Le CDD est un contrat conclu pour une durée limitée et précisée, au départ, dans le contrat. Il s’agit d’un emploi précaire, tout comme l’interim ou le contrat d’apprentissage, car il place le salarié dans une position de fragilité, de vulnérabilité et d'incertitude face à l'avenir.
On trouve donc :
- d’un côté des salariés bénéficiant d’emplois stables, bien rémunérés, avec un accès à la formation et des possibilités de promotions, donc bénéficiant d’une bonne intégration sociale
- et d’un autre côté des salariés bénéficiant d’emplois précaires, faiblement rémunérés, avec une plus forte probabilité de se retrouver au chômage ou à l’inactivité que d’accéder à l’emploi stable, avec peu de possibilité d’accès à la formation et donc bénéficiant d’une intégration sociale de moindre qualité.

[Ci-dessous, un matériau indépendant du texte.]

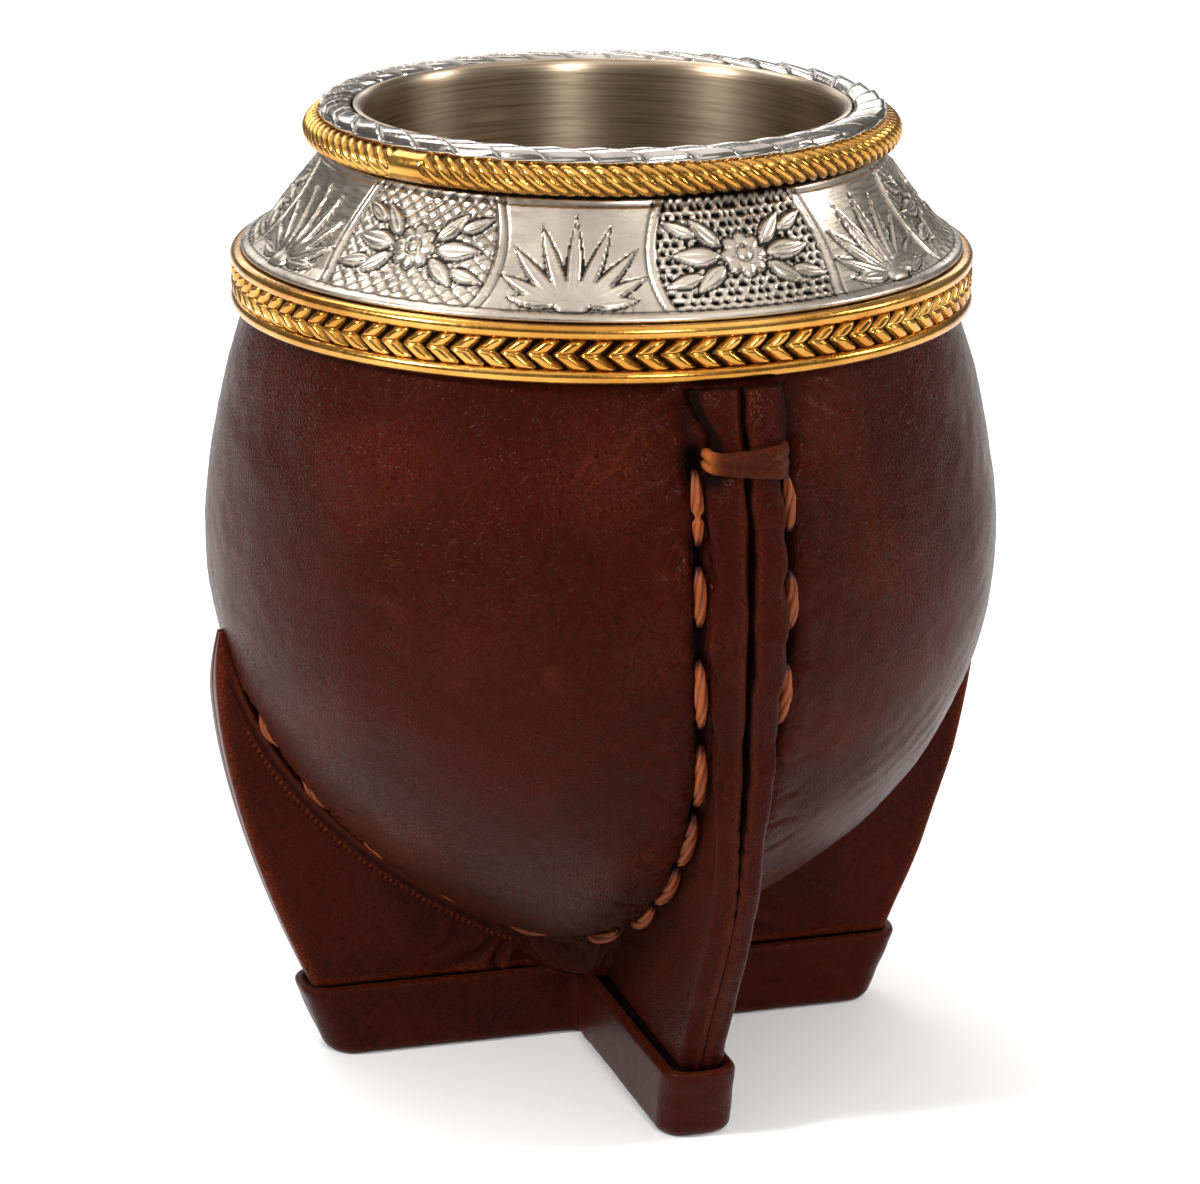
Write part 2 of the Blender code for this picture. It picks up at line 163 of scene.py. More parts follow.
def grid(points: Array, closed: tuple[bool, bool], capped: bool = False, **fields: Array) -> Shape:
    """Rows of points as quads: point (i, j) joins (i, j + 1) and (i + 1, j).

    Args:
        points: Places, (rows, columns, 3).
        closed: Whether the last row joins the first, and the last column the first.
        capped: Whether the first and last rows are closed by a fan about their middle.
        fields: Named numbers, (rows, columns), kept with the points.

    Returns:
        The shape.
    """
    rows, columns = points.shape[:2]
    i = np.arange(rows if closed[0] else rows - 1)[:, None]
    j = np.arange(columns if closed[1] else columns - 1)[None, :]
    below, beside = (i + 1) % rows, (j + 1) % columns
    quads = np.stack(
        [i * columns + j, i * columns + beside, below * columns + beside, below * columns + j], axis=-1
    ).reshape(-1, 4)
    flat, kept = points.reshape(-1, 3), {name: value.reshape(-1) for name, value in fields.items()}
    if not capped:
        return Shape(flat, quads, fields=kept)
    ring = np.arange(columns)
    after, last = (ring + 1) % columns, (rows - 1) * columns
    centre = np.full(columns, rows * columns)
    tris = np.vstack(
        [
            np.stack([ring, centre, after], axis=1),
            np.stack([last + ring, last + after, centre + 1], axis=1),
        ]
    )
    flat = np.vstack([flat, points[0].mean(axis=0), points[-1].mean(axis=0)])
    ends = {name: [value[0].mean(), value[-1].mean()] for name, value in fields.items()}
    kept = {name: np.concatenate([value, ends[name]]) for name, value in kept.items()}
    return Shape(flat, quads, tris, kept)


def capped_tube(points: Array, inside: Array | tuple[float, float, float], **fields: Array) -> Shape:
    """Rings of points, (rows, columns, 3), as a body closed at both ends, with a point inside given."""
    return grid(points, (False, True), True, **fields).outward(inside)


def closed_ring(points: Array, inside: tuple[float, float, float], hollow: Array) -> Shape:
    """A section's points, (rows, columns, 3), carried all the way round, with a point inside given."""
    return grid(points, (True, True), hollow=hollow).outward(inside)


def smooth(x: Array, low: float, high: float) -> Array:
    """0 below low, 1 above high, and 3t^2 - 2t^3 between."""
    t = np.clip((x - low) / (high - low), 0.0, 1.0)
    return t * t * (3 - 2 * t)


def mound(x: Array, width: float) -> Array:
    """A bell of height 1: e to the minus (x / width) squared."""
    return np.exp(-((x / width) ** 2))


def arch(x: Array, power: float | Array = 2.0) -> Array:
    """The square root of 1 less a power of x's size, and 0 where that is below 0."""
    return np.sqrt(np.clip(1 - np.abs(x) ** power, 0.0, 1.0))


def bowed(x: Array, power: float) -> Array:
    """A power of x's size that keeps x's sign."""
    return np.sign(x) * np.abs(x) ** power


def quarter(count: int) -> Array:
    """Angles from 0 to a quarter turn."""
    return np.linspace(0.0, math.pi / 2, count)


def waves(points: Array, length: float, seed: int, terms: int = 18) -> Array:
    """Soft random relief: a sum of cosines along random directions, scaled to a spread of about 1.

    Args:
        points: Places, (..., 3).
        length: The usual distance between crests.
        seed: Chooses the directions and phases.
        terms: How many cosines.

    Returns:
        The relief at each place.
    """
    rng = np.random.default_rng(seed)
    ways = rng.normal(size=(terms, 3))
    ways *= (TAU / (length * rng.uniform(0.7, 1.5, terms)) / np.linalg.norm(ways, axis=1))[:, None]
    phases = rng.uniform(0.0, TAU, terms)
    total = np.zeros(points.shape[:-1])
    for way, phase in zip(ways, phases):
        total += np.cos(points @ way + phase)
    return total * math.sqrt(2 / terms)


def evenly(line: Array, count: int) -> Array:
    """Points spaced evenly by length along a polyline.

    Args:
        line: Its points, (n, k).
        count: How many points to give.

    Returns:
        The points, (count, k).
    """
    along = lengths(line)
    steps = np.linspace(0.0, along[-1], count)
    return np.stack([np.interp(steps, along, line[:, k]) for k in range(line.shape[1])], axis=1)


def lengths(line: Array) -> Array:
    """The length of a polyline up to each of its points."""
    return np.concatenate([[0.0], np.cumsum(np.linalg.norm(np.diff(line, axis=0), axis=1))])


def unit(vectors: Array) -> Array:
    """Vectors scaled to length 1."""
    return vectors / np.linalg.norm(vectors, axis=-1, keepdims=True)


def around_axis(radius: Array, z: Array, angle: Array) -> Array:
    """Places at a radius and height, where angle 0 is -Y and a quarter turn is +X."""
    return np.stack(np.broadcast_arrays(radius * np.sin(angle), -radius * np.cos(angle), z), axis=-1)


def turned_profile(profile: Array, columns: int) -> tuple[Array, Array, Array]:
    """The radius, height and angle grids of a profile turned about Z.

    Args:
        profile: (radius, z) points, (rows, 2).
        columns: How many steps round.

    Returns:
        Radius, height and angle, each (rows, columns).
    """
    angle = np.arange(columns) * TAU / columns
    shape = np.ones((len(profile), columns))
    return profile[:, :1] * shape, profile[:, 1:] * shape, angle[None, :] * shape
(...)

On parle alors de polarisation de la qualité des emplois ou encore de dualité du marché du travail.
L’emploi stable reste majoritaire en France, mais avec la précarisation croissante des emplois, on assiste à un affaiblissement du pouvoir intégrateur du travail.
Conclusion : on assiste donc à un paradoxe : le travail reste plus que jamais une condition d’intégration sociale et un producteur de lien social, alors que les conditions d’accès à un emploi stable sont de plus en plus difficiles, notamment pour certaines catégories de la population active (jeunes, peu qualifiés, etc.)